十五日・十六日 十五日、伯母へ贈るための眼鏡を買い求めました。二宮如山に話を聞きに行き、晩飯後には静渓が来談。その後、故郷の親戚、知人に手紙を書きました。十六日、朝食後、長崎滞在中の学課(「瓊浦日録」に再度記載。下のリンク参照)を定めた後、帰郷する知人を送りに出ました。「細雨で薄暗く、帰郷したい思いが強くなって、とても寂しい」昼食後に下許と静渓を訪ね、帰途、青木某(二宮塾生青木軍平)と会いました。

十七日 居室から階下に下りず。夜になって下許と「蘭語訳生」宗太郎と小酌。宗太郎から、イギリス人が黒田甲斐候(秋月藩)の屋敷に小銃を撃ち込み、幸い負傷者はいなかったものの、英人は単なる過ちと開き直り、役所は「因循姑息」で何の取り計らいもしない、との話を聞きました。酔って眠くなったものの、皆が近所で催される浄瑠璃に行くというので「追随」、「お染久松情死」(『新版歌祭文』)が終わって帰りました。
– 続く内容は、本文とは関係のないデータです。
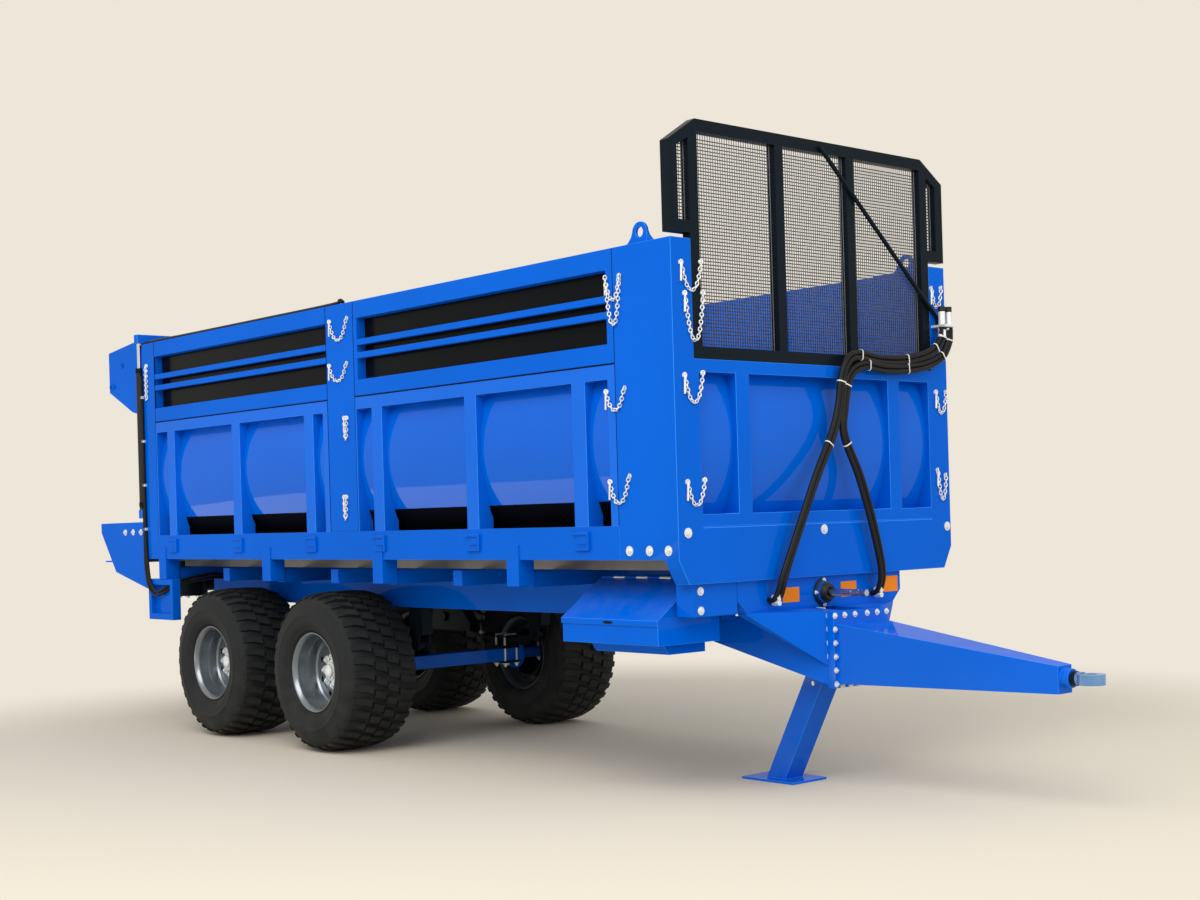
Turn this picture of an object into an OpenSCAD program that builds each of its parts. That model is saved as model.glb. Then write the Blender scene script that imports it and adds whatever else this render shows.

十八日~二十日 十八日、夜明けと共に起きて読書。寒さ甚だしい。午後下許と浴場。帰宿後も読書。後、蕎麦屋で下許らと小酌。十九日、目覚めると辺りは雪でした。下許と今井が「清水仏閣観音」を見たいというので「追随」。登ると「眺望絶佳」帰っても読書。静渓が来て小酌。二十日、厳寒。時々あられ。静渓が来て、久松寛三郎が土佐に椎茸を注文したいとの話。下許と、「蘭訳」中村壮太郞(上記、宗太郎か)と一緒に酒楼に行き「随分愉快」となりました。